Narratives of the Babylonian Talmud in Their Iranian Context

Series: Zoroastrian Studies Series 5
Availability: Forthcoming
Published: 2020
Page #: xii + 210
Size: 6 x 9
ISBN: 978-1568594033
bibliography, glossary, index

Quick Overview

This book offers a comparative study between a number of Talmudic and Middle Persian narratives.

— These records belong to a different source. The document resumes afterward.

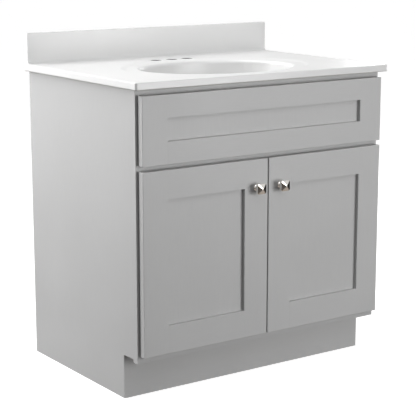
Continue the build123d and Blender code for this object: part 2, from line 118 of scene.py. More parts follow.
def near(a, b, within=0.02 * MM):
    return abs(a - b) < within


def apply_place(piece):
    take(piece)
    bpy.ops.object.transform_apply(location=True, rotation=True, scale=True)


def apply_modifier(piece, kind, **settings):
    take(piece)
    modifier = piece.modifiers.new(kind.lower(), kind)
    for key, value in settings.items():
        setattr(modifier, key, value)
    bpy.ops.object.modifier_apply(modifier=modifier.name)


def tidy_mesh(piece, merge=0.01 * MM):
    open_mesh(piece, "VERT")
    bpy.ops.mesh.select_all(action="SELECT")
    bpy.ops.mesh.remove_doubles(threshold=merge)
    bpy.ops.mesh.normals_make_consistent(inside=False)
    close_mesh()


def smooth(piece, angle=32):
    """Smooth over rounded parts, crisp over corners, flat on large faces."""
    take(piece)
    bpy.ops.object.shade_smooth_by_angle(angle=math.radians(angle))
    apply_modifier(piece, "WEIGHTED_NORMAL", keep_sharp=True, weight=60)


def combine(piece, other, operation):
    """Cuts other from the piece, or makes them one; other is used up."""
    apply_modifier(piece, "BOOLEAN", object=other, operation=operation, solver="EXACT")
    bpy.data.objects.remove(other)


def twin(piece, name):
    """A copy with a mesh of its own."""
    take(piece)
    bpy.ops.object.duplicate()
    copy = bpy.context.object
    copy.name = name
    copy.data.name = name
    return copy


def block(name, low, high):
    """A box between two corners, in millimetres, with its place in its mesh."""
    clear_selection()
    spot = [(a + b) / 2 * MM for a, b in zip(low, high)]
    bpy.ops.mesh.primitive_cube_add(size=1, location=spot)
    piece = bpy.context.object
    piece.name = name
    piece.scale = [(b - a) * MM for a, b in zip(low, high)]
    apply_place(piece)
    return piece


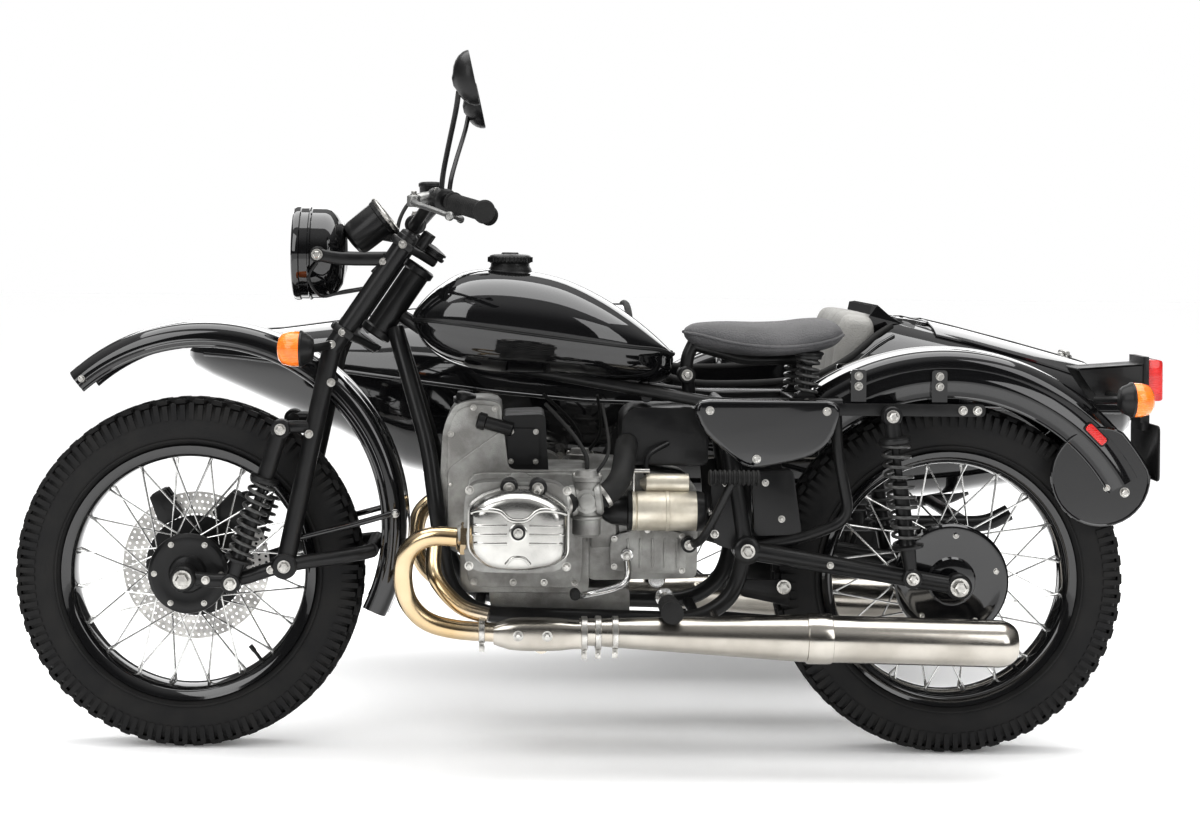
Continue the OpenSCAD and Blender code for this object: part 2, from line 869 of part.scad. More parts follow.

The present work seeks first and foremost to examine Talmudic narratives in their Iranian context, and secondly to examine the Talmudic background of Iranian narratives where applicable.

The first and second chapters will offer an analysis of the alteration of historical and Biblical figures in the Bavli (the Babylonian Talmud) based on the influence of Iranian mythical and historical figures, while the third chapter will provide an account of how Iranists can learn from Talmudic studies. Here we suggest that a Talmudic narrative may have encouraged Zoroastrian priests to compose an extensive work of religious literature, namely the Ardā Wīrāz-nāmag, an idea which will be further explored in the appendix.

The relationship between Iranian and Jewish materials in the Talmudic era is merely a piece of a larger puzzle, a piece that a number of scholars—such as Elman, Secunda, Mokhtarian, Her-man, Kiel, Kalmin, to name a few—have recently begun to focus on. By focusing on Talmudic narratives that have not yet been sufficiently examined for Iranian themes and ideas, this book represents a contribution towards piecing this puzzle together.

author

Azadeh Ehsani Chombeli, PhD

Azadeh Ehsani has a PhD in religion from Concordia University in Montreal, Canada (2018) and an MA in ancient languages and culture of Iran with a focus on Middle Persian (Pahlavi) from Institute for Humanities and Cultural Studies University in Tehran, Iran (2005). She studied Sanskrit literature and grammar at Pune University Center of Advanced Study in India. Her area of interest includes Aramaic, Biblical Hebrew, Middle Persian, and Irano-Talmutica studies. Presently she is an instructor of Aramaic in Tehran.

Introduction

Chapter 1: Ardaxšēr ī Pābagān and Herod.

Chapter 2: Solomon and Jamšīd, Moses and Garšāsp.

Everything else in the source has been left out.